Today another hardliner is attempting to seize the seat while denouncing the moderate Paisleyism of recent times as a sell-out. This is Jim Allister, a former DUP member who has set up the Traditional Unionist Voice to oppose the current political settlement.

The TUV has not attracted much political talent but Allister, a QC, is articulate and skilled at denouncing DUP changes of policy as unprincipled reversals.

This Paisley-Allister contest is expected to be especially heated, given the personalities involved and the issues at stake. A DUP victory would keep the Paisley dynasty alive. Victory for Allister would provide him with a platform to keep up his attacks on the DUP and the peace process and would be a savage blow for Peter Robinson.

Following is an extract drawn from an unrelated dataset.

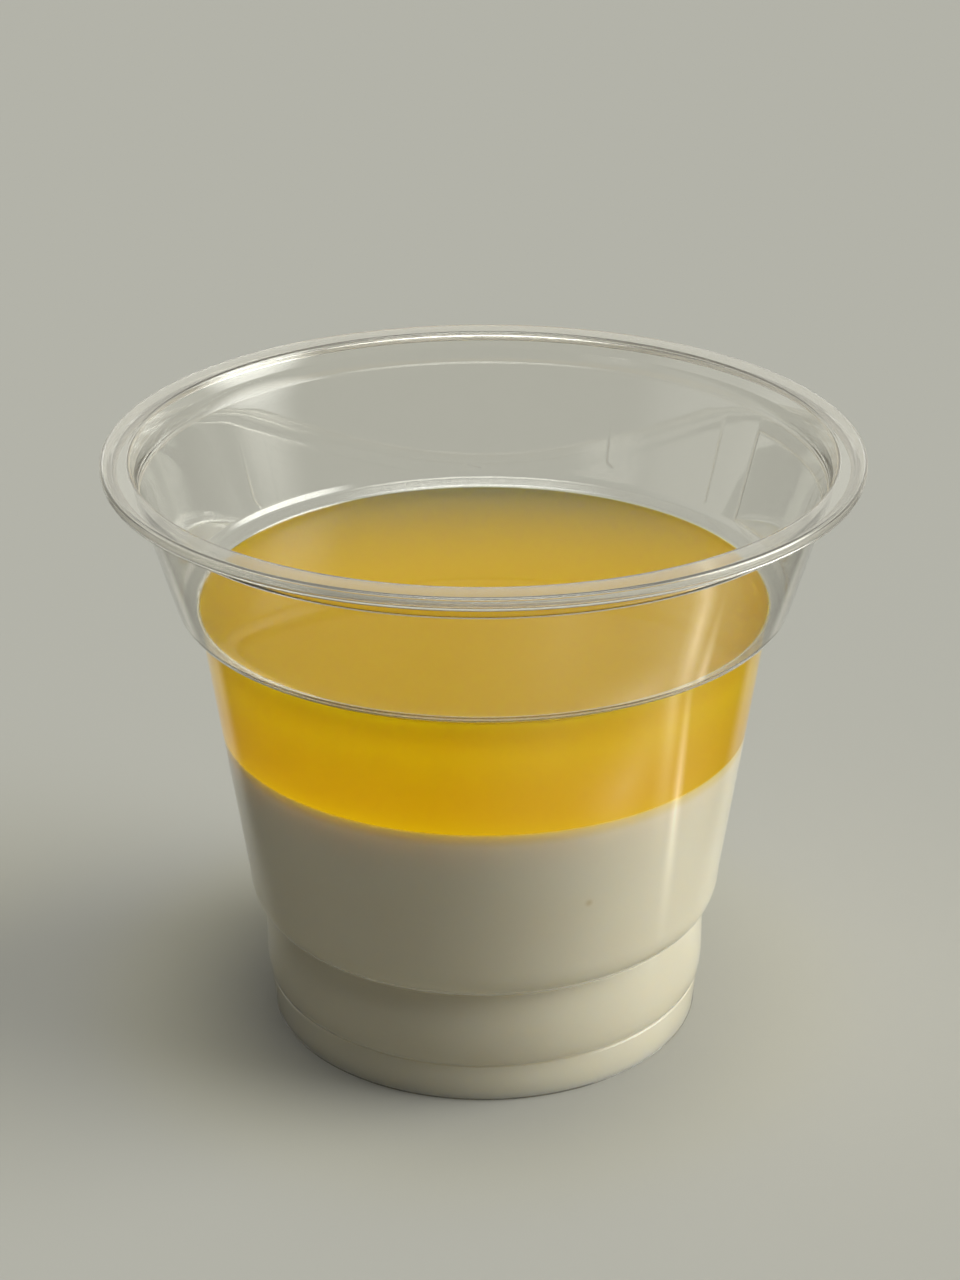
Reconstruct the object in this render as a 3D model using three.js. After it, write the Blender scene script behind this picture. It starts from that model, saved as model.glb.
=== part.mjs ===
// A two-layer panna cotta set in its clear disposable cup: white set cream up to the middle,
// yellow fruit jelly on top of it, and free space up to the rolled rim.
// Millimetres, +Z up. The origin is the centre of the foot ring, on the surface that the cup stands on.
// The cup is one thin formed sheet, so its whole shape is one half-section turned round Z:
// the outer side is drawn from the sizes below and the inner side is that line moved in by the wall.
import * as THREE from "three";

// Driving dimensions of the cup. Radii are to the outer side of the wall, heights are above the table.
const RIM_RADIUS = 49;
const CUP_HEIGHT = 80.7;
const WALL = 0.4;

const BASE_PANEL_RADIUS = 23.8;
const BASE_PANEL_HEIGHT = 2;
const FOOT_RING = { inner: 25.3, outer: 28.5 };
const BASE_BAND = { low: { r: 29.1, z: 0.6 }, high: { r: 29.5, z: 5.5 } };
const LOWER_STEP = { foot: { r: 29.6, z: 5.7 }, head: { r: 30.04, z: 8.6 } };
const UPPER_STEP = { foot: { r: 30.05, z: 16.9 }, head: { r: 32.1, z: 21.3 } };
const MIDDLE_WALL_TOP = { r: 37.6, z: 60 };
const LEDGE_OUTER = { r: 39.7, z: 60.4 };
const UPPER_WALL_FOOT = { r: 40.3, z: 61.3 };
const LID_RIDGE = { r: 44.55, z: 76.2, height: 0.25, reach: 0.2 };
const NECK = { r: 45.05, z: 78.4 };
const FLANGE_INNER_RADIUS = 45.4;
// Share of the wall by which the flange's inner corner moves in when the line is moved to the top side.
const FLANGE_MITRE = 0.7;
const ROLL_DEPTH = 1.8;
const ROLL_CORNER = 0.8;
const ROLL_END_RADIUS = 46.9;

// Levels of the food, and the gap that keeps each solid clear of its neighbour.
const CREAM_TOP = 42.6;
const JELLY_TOP = 59.6;
const GAP = 0.3;

// Facets round the axis, and points on each rounded corner of the section.
const FACETS = 64;
const ROLL_POINTS = 4;
const STEP_POINTS = 4;

const CLEAR_PET = { color: 0xe9edec, roughness: 0.06, metalness: 0, transparent: true, opacity: 0.3 };
const SET_CREAM = { color: 0xe6e0cd, roughness: 0.45, metalness: 0 };
const FRUIT_JELLY = { color: 0xd9a514, roughness: 0.15, metalness: 0 };

/** A point of the half-section: r from the axis and z above the table. */
function at(r, z) {
  return new THREE.Vector2(r, z);
}

/** Points on an elliptic quarter or part of one, from angle start to end in degrees, both ends kept. */
function arc(centre, radiusR, radiusZ, start, end, count) {
  const points = [];
  for (let i = 0; i <= count; i += 1) {
    const angle = THREE.MathUtils.degToRad(start + ((end - start) * i) / count);
    points.push(at(centre.x + radiusR * Math.cos(angle), centre.y + radiusZ * Math.sin(angle)));
  }
  return points;
}

/** A step in the wall: it leaves the lower wall sideways and turns up into the wall above. */
function step(foot, head) {
  const centre = at(foot.r, head.z);
  return arc(centre, head.r - foot.r, head.z - foot.z, -90, 0, STEP_POINTS);
}

/** The line moved sideways by distance, to the left of the way it runs, with mitred corners. */
function moved(line, distance) {
  const normals = line.slice(1).map((point, i) => {
    const along = point.clone().sub(line[i]).normalize();
    return at(-along.y, along.x);
  });
  return line.map((point, i) => {
    const before = normals[Math.max(i - 1, 0)];
    const after = normals[Math.min(i, normals.length - 1)];
    const mitre = before.clone().add(after).normalize();
    return point.clone().addScaledVector(mitre, distance / mitre.dot(after));
  });
}

/** The part of a rising line between two heights, with its ends cut exactly at them. */
function between(line, low, high) {
  const cut = (a, b, z) => a.clone().lerp(b, (z - a.y) / (b.y - a.y));
  const kept = [];
  for (let i = 1; i < line.length; i += 1) {
    const [a, b] = [line[i - 1], line[i]];
    if (a.y < low && b.y >= low) kept.push(cut(a, b, low));
    if (b.y > low && b.y < high) kept.push(b.clone());
    if (a.y < high && b.y >= high) {
      kept.push(cut(a, b, high));
      break;
    }
  }
  return kept;
}

/** The underside: a shallow raised panel inside the flat foot ring. */
function baseLine() {
  return [
    at(0, BASE_PANEL_HEIGHT),
    at(BASE_PANEL_RADIUS, BASE_PANEL_HEIGHT),
    at(FOOT_RING.inner, 0),
    at(FOOT_RING.outer, 0),
  ];
}

/** The outer side of the wall, from the foot ring up to the neck under the rim. */
function wallLine() {
  return [
    at(BASE_BAND.low.r, BASE_BAND.low.z),
    at(BASE_BAND.high.r, BASE_BAND.high.z),
    ...step(LOWER_STEP.foot, LOWER_STEP.head),
    ...step(UPPER_STEP.foot, UPPER_STEP.head),
    at(MIDDLE_WALL_TOP.r, MIDDLE_WALL_TOP.z),
    at(LEDGE_OUTER.r, LEDGE_OUTER.z),
    at(UPPER_WALL_FOOT.r, UPPER_WALL_FOOT.z),
    at(LID_RIDGE.r, LID_RIDGE.z),
    at(LID_RIDGE.r + LID_RIDGE.reach, LID_RIDGE.z + LID_RIDGE.height),
    at(NECK.r, NECK.z),
  ];
}

/** The rim: a flat flange whose edge rolls down and back under. The line is the sheet's inner side here. */
function rimLine() {
  const top = CUP_HEIGHT - WALL;
  const bottom = CUP_HEIGHT - ROLL_DEPTH + WALL;
  const corner = ROLL_CORNER - WALL;
  const outer = RIM_RADIUS - ROLL_CORNER;
  return [
    at(FLANGE_INNER_RADIUS + WALL * FLANGE_MITRE, top),
    ...arc(at(outer, top - corner), corner, corner, 90, 0, ROLL_POINTS),
    ...arc(at(outer, bottom + corner), corner, corner, 0, -90, ROLL_POINTS),
    at(ROLL_END_RADIUS, bottom),
  ];
}

/** The half-section of the cup's sheet, closed on the axis. */
function cupSection() {
  const outside = [...baseLine(), ...wallLine(), ...rimLine()];
  return [...outside, ...moved(outside, WALL).reverse()];
}

/** The half-section of what fills the cup between two heights, clear of its wall by the gap. */
function foodSection(low, high) {
  const side = moved([...baseLine(), ...wallLine()], WALL + GAP);
  const floor = side[0].y;
  if (low > floor) return [at(0, low), ...between(side, low, high), at(0, high)];
  const corner = side.findIndex((point) => point.y === Math.min(...side.map((p) => p.y)));
  return [...side.slice(0, corner + 1), ...between(side.slice(corner), low, high), at(0, high)];
}

/** A solid turned from a half-section that starts and ends on the axis. */
function turned(name, section, finish) {
  const onAxis = section.map((point) => at(Math.abs(point.x) < 1e-6 ? 0 : point.x, point.y));
  const geometry = new THREE.LatheGeometry(onAxis, FACETS);
  geometry.rotateX(Math.PI / 2);
  const mesh = new THREE.Mesh(geometry, new THREE.MeshStandardMaterial(finish));
  mesh.name = name;
  return mesh;
}

const pannaCotta = new THREE.Group();
pannaCotta.add(turned("clear_cup", cupSection(), CLEAR_PET));
pannaCotta.add(turned("cream_layer", foodSection(0, CREAM_TOP), SET_CREAM));
pannaCotta.add(turned("jelly_layer", foodSection(CREAM_TOP + GAP, JELLY_TOP), FRUIT_JELLY));

export default pannaCotta;
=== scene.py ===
# %% [markdown]
# # A two-layer panna cotta in a clear cup
#
# The object is a small dessert, sold ready to eat: white set cream fills a clear plastic cup to the
# middle, a layer of yellow fruit jelly lies on it, and the cup's flared mouth is empty. There are three
# pieces, the cup, the cream and the jelly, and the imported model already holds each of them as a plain
# solid. This lesson replaces each solid with a finer mesh of the same form and gives it a finish.
#
# The frame comes first: the model's solids are loaded, each with its placing applied to its points. The
# finished pieces have to stay inside it.

# %% Load the frame
import math

import bpy
import numpy as np
from mathutils import Matrix, Vector


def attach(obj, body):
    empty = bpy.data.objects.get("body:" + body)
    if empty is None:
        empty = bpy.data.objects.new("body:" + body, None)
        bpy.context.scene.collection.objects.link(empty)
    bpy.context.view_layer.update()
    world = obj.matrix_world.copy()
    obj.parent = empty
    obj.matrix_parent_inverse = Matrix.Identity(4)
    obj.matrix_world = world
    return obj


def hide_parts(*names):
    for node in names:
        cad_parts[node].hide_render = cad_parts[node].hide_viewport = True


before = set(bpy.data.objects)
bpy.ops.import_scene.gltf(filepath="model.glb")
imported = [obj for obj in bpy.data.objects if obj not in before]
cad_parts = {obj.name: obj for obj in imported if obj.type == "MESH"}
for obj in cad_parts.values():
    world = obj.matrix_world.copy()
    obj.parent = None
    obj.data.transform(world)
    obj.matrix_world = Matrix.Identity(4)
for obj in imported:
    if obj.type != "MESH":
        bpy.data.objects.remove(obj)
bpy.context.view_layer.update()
MM = 0.001
print("nodes:", sorted(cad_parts))

# %% [markdown]
# ## The sizes of the cup
#
# The cup is thermoformed: a warm sheet of clear PET is drawn into a mould, so it has one thickness nearly
# everywhere and its outer side is a copy of the mould. All sizes are therefore those of the outer side.
# They are the values that the solids were built from, in millimetres, because a maker's drawing has them
# so. Only the foot and the corner of the rim are drawn crisper than in those plain solids. A point of the
# section is a pair: how far it is from the axis, and how high it is above the table.

# %% Sizes in millimetres
RIM_RADIUS = 49.0
CUP_HEIGHT = 80.7
WALL = 0.4

BASE_PANEL = (23.8, 2.0)
FOOT_INNER = (25.3, 0.0)
FOOT_OUTER = (28.9, 0.0)
FOOT_LIP = (29.28, 0.25)
BASE_BAND = ((29.1, 0.6), (29.5, 5.5))
LOWER_STEP = ((29.6, 5.7), (30.04, 8.6))
UPPER_STEP = ((30.05, 16.9), (32.1, 21.3))
MIDDLE_WALL_TOP = (37.6, 60.0)
LEDGE_OUTER = (39.7, 60.4)
UPPER_WALL_FOOT = (40.3, 61.3)
LID_RIDGE = ((44.55, 76.2), (44.75, 76.45))
NECK = (45.05, 78.4)
FLANGE_INNER_RADIUS = 45.4
FLANGE_MITRE = 0.7
ROLL_DEPTH = 1.8
ROLL_CORNER = 0.55
ROLL_END_RADIUS = 46.9

CREAM_TOP = 42.6
JELLY_TOP = 59.6
SOLIDS_GAP = 0.3
print(f"rim {2 * RIM_RADIUS:.0f} mm across, {CUP_HEIGHT} mm high")

# %% [markdown]
# ## The camera
#
# A long lens from about 40 cm away and 25 degrees above the table shows the mouth as a wide oval and the
# side walls nearly upright, as the eye sees a cup that stands in front of it. The angles were found by
# laying the rim, the ledge and the foot ring, whose sizes are known, over each other in the view. The
# camera comes before the pieces, so that each of them can be looked at as soon as it exists.

# %% Camera
CAMERA_PLACE = (0.0, -342.5, 210.5)
CAMERA_DOWN = math.radians(24.684)
CAMERA_TURN = math.radians(0.086)
CAMERA_ROLL = math.radians(-0.172)
FRAME_HEIGHT = 1280
FOCAL_LENGTH_PIXELS = 2846
SENSOR = 36.0

camera = bpy.data.objects.new("camera", bpy.data.cameras.new("camera"))
bpy.context.scene.collection.objects.link(camera)
camera.data.sensor_width = SENSOR
camera.data.lens = SENSOR * FOCAL_LENGTH_PIXELS / FRAME_HEIGHT
camera.data.clip_start = 10 * MM
camera.data.clip_end = 50.0
camera.matrix_world = (
    Matrix.Translation(Vector(CAMERA_PLACE) * MM)
    @ Matrix.Rotation(CAMERA_TURN, 4, "Z")
    @ Matrix.Rotation(math.radians(90) - CAMERA_DOWN, 4, "X")
    @ Matrix.Rotation(CAMERA_ROLL, 4, "Z")
)
bpy.context.scene.camera = camera
print(f"lens {camera.data.lens:.1f} mm, looking {math.degrees(CAMERA_DOWN):.1f} degrees down")

# %% [markdown]
# ## Drawing a section
#
# Everything here is round, so each piece is one half-section turned about the upright axis, as a potter or
# a lathe would make it. The section could be drawn by hand as a curve. It is worked out from the sizes
# instead, so that the walls of the cup and the sides of what fills it come from the same line and fit each
# other. A few helpers are enough: an arc, a rounded corner, the same line moved sideways by the wall's
# thickness, and the stretch of it between two heights.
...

Elsewhere, the Ulster Unionists have combined with the Tories to form an alliance with the unwieldy title of Ulster Conservatives and Unionists - New Force.

This had an untidy start with the resignations of some potential candidates and a public disagreement between the unionists, who opposed policing devolution, and David Cameron, who strongly supported it.

The alliance will hope to take Iris Robinson's seat, where it is running local TV presenter Mike Nesbitt, and will try to hold on to North Down, Northern Ireland's most prosperous constituency. Situated by the seaside, it is said to be divided into haves and have-yachts.

Things there are complicated by the fact that the sitting member, Lady Sylvia Hermon, is Labour-minded, and has made it clear she wants nothing to do with the Conservatives. The DUP have no plans to oppose the wife of the former Chief Constable of Northern Ireland Jack Hermon.

Peter Robinson will hope he retains enough seats to fend off any party push against him and that, in the event of a hung parliament, he will command a bloc big enough to attract the interest of either Gordon Brown or David Cameron.

Unionist MPs have in the past made deals with both Labour and the Conservatives when both were short of votes in the Commons. Mr Robinson would love to be in that position again.